Воспоминания | страница 141
Последний концерт, который я дал перед отъездом в Нью-Йорк в конце августа, состоялся во дворе замка «Маскьо Анджоино» в Неаполе; это была большая средневековая крепость, построенная еще анжуйскими королями. Концерт был благотворительный — в пользу жертв недавнего землетрясения. Чтобы придать событию более торжественный вид, все огромное здание крепости было украшено красным бархатом и золотистой камчой.

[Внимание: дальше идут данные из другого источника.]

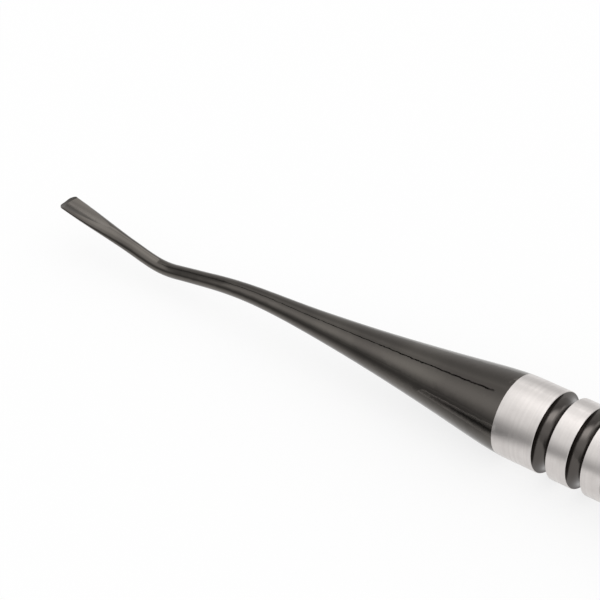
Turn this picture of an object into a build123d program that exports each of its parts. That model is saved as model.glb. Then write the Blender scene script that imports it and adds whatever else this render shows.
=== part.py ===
from build123d import *
import os
from math import cos, radians, sin

os.makedirs("parts", exist_ok=True)

# Dental elevator, in millimetres. It lies along X as it rests, with the blade towards -X,
# the hollow of the blade facing up and the elbow of the shank hanging down.

# Handle: a bar turned to 3/8 inch, with five grip grooves behind the collar
handle_radius = 4.75
handle_length = 101.7
collar_length = 5.1  # plain steel in front of the first groove
nose_radius = 4.7  # the handle's front edge, a little under its full size
nose_length = 2.0

# Grip grooves: turned half round, as deep as their radius
groove_count = 5
groove_radius = 0.93
groove_pitch = 4.37
groove_break = 0.04  # edges of the grooves, lightly broken

# Inside of the handle
tang_radius = 2.0
tang_length = 17.0
tang_gap = 0.05  # bonding gap around the tang
tang_chamfer = 0.4
socket_depth = 17.5
chamber_radius = 3.5
chamber_depth = 68.0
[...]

У входа трубили герольды, одетые в костюмы эпохи Возрождения, возвещая о прибытии кузенов короля — герцога и герцогини Аостских, которые тоже приехали послушать меня.
Я с нетерпением ждал случая снова побывать в Сан- Франциско, где попытка маэстро Мерола создать любительский оперный театр нашла хорошую почву и превратилась в ежегодную традицию. Спектакли такого рода стали большим событием в культурной жизни города. Я хорошо отдохнул, был доволен тем, как провел лето, и не предчувствовал ожидавшего меня несчастья.
Наверное, судьба всегда слишком благоволила ко мне, потому что несчастья всегда были для меня неожиданными. Очевидно, именно это и было милостью судьбы — то, что она избавляла меня от мучительного ожидания конца моих близких и освобождала от похоронных забот. Но ни то, ни другое не могло утешить меня, когда 24 сентября 1930 года, за несколько мгновений до выхода на сцену в «Манон» в «Аудиторио чивико» в Сан-Франциско, мне передали телеграмму, сообщавшую о смерти матушки.
Всего несколько недель назад, расставаясь с ней в Реканати, мы обнялись и расцеловались, и я очень уверенно сказал ей: «До будущего года, матушка!» Я не видел тогда ни малейшего признака, свидетельствующего о том, что здоровье ее пошатнулось. Скончалась она быстро и спокойно. Вокруг нее находились ее дети и внуки. Жизнь нередко довольно круто обходилась с ней, но смерть была милостива. Матушке исполнилось восемьдесят три года. Я не мог гневаться на судьбу. Несмотря на это, потеря ее была самой тяжелой утратой в моей жизни. Никакие другие человеческие отношения не могли заполнить впоследствии образовавшуюся пустоту. Никакие радости, ожидавшие еще меня в жизни, не могли рассеять то мрачное облако, которое окутало мою жизнь в тог вечер в Сан-Франциско. После смерти матушки мне оставалось в жизни только одиночество.
Я задержался немного в моей уборной. Я сидел, охватив голову руками, и с изумлением смотрел на телеграмму. Я не мог позволить себе плакать, потому что прекрасно понимал: если это случится, я уже не смогу успокоиться. Тогда я вышел на сцену и запел.